左のデータ、診療終了後全ての排出口(ハンドピース取り付け部)から30秒間の水の排出を行ったユニットの翌日の朝一番のデータです。薬液消毒の効果がでているようです。

自医院での具体的対応

この項の最初に「給水管路のチューブ内にバイオフィルムが形成される」「給水の残留塩素濃度が著しく低下してしまう」の2つの対応が重要であると述べてきました。その対応のために治療用ユニットも循環水消毒システムを有する機種に交換するなどしてきました。しかしそれだけでは問題解決しないことも分かり、現在ではここに示した対策ををとっています。
私自身の乗っている車は「汚い車だね~」と感心されるくらいで、病的な潔癖性では決してないのです。ただ歯科治療ユニットから出てくる水が水道水のレベルすら維持できない現状、この「負い目」をもちながらちょっと診療はできないな~と考えているだけなのです。

メーカーの対応例

日本のメーカーモリタ社の対策です。使用している化学消毒剤はオキシドールで濃度は0.1%のようです。フラッシング装置を使用し残留水の排出を行った後、薬液によって配水管路の消毒を夜間、休日に行うシステムになっています。

残留水排出の手順を見ても、水質改善のために各ハンドピース類からかなり長時間の排出を求めているのが分かります。

ドイツカボ社の対応です。カボ社はユニット稼働中の継続的消毒システムと24時間以上ユニットが稼働しない時の集中的消毒システムの2つの消毒システムがあります。どちらにしても化学的消毒剤による水道水の消毒法だといっていいでしょう。

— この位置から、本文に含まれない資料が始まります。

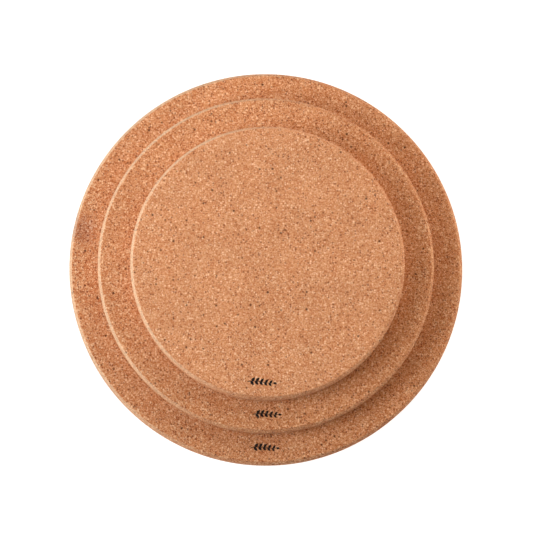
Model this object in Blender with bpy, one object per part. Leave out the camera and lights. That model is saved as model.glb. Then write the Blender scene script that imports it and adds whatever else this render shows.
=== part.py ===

メーカー指定の薬剤は「オキシナゲル6」でオキシドール系の薬剤のようです。そしてユニット稼働中は0.025%濃度で継続的な消毒を行うシステムになっているようです。

また、24時間以上ユニットを稼働しない時には0.25%溶液で集中的にユニット内を消毒するシステムも有しています。この2種類の消毒システムで水質の改善・維持を計っています。

これは、私たちが使用しているドイツ、シロナ社の対応です。メーカー指定の3%オキシドール液を精製水で3倍希釈したものを使用しています。ユニット可動中は1%オキシドール液が給水回路内に随時滴下されることで継続的な消毒を行うシステムになっています。

メーカー側の説明書には「サニテーションは4週間毎に行なってください。または、病原菌数が1ml当たりで明らかに100個を超えた場合もサニテーションが必要です。このようにすると、給水経路における微生物を効果的に殺菌できます」とあります。
このように専用の器具を使用し、各回路内の水を抜き取ってから、1%オキシドール溶液を回路内に充満させ24時間消毒をするシステムです。休み明けの朝一番に各ホースから完全に消毒薬を抜き取ってから診療を開始します。

ユニットメーカー以外に給水回路の水消毒システムを開発している会社があるので紹介します。株式界社エピオスでホームページ上の製品紹介では残留塩素濃度補正システム「エピオス エコシステム」となっています。「使用されるのは電解中性水・中性機能水・中性除菌水などと呼ばれているもので、高い除菌力を持つと同時に安全であることが知られている電解機能水です」となっています。ここで、紹介したメーカーの対応例については、自分が実際に使用していない機種類が多く含まれています。内容が不十分であったり、時に解釈間違いが含まれているかもしれません、興味のある先生は自分で直接確認されることをお勧めします。